Sustained export strength, mainly. If Chinese goods keep selling globally, the currency naturally appreciates. Goldman is essentially saying the export momentum is real and durable, and markets are being too cautious about pricing that in.
And the Trump-Xi meeting—does that change the calculation?
It changes everything, actually. A stronger yuan makes Chinese exports more expensive for American buyers. That could ease trade tensions, or it could be seen as China capitulating. Goldman's framing suggests they think it's the former—that this is China's economy speaking, not political pressure.
What about the inflation number? Core CPI ticked up to 1.2 percent. Doesn't that complicate the picture?
It does, but not fatally. A slight uptick in inflation doesn't undermine the export story. If anything, it shows the economy has some heat in it.
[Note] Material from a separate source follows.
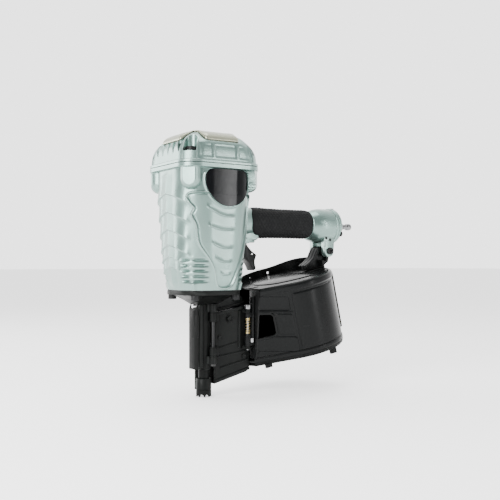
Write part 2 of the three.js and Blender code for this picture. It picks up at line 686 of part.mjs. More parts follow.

The question is whether that heat stays manageable or becomes a problem.
So Goldman is essentially betting that China's fundamentals are stronger than the market believes?
Exactly. They're saying the market is being too pessimistic or too cautious about Chinese economic strength. The yuan should reflect that strength more fully than it currently does.
And if they're wrong?
Then the yuan stays where it is, or weakens. The export momentum slows, or trade tensions spike in a way that makes a stronger currency untenable. But Goldman is willing to stake their forecast on the idea that won't happen.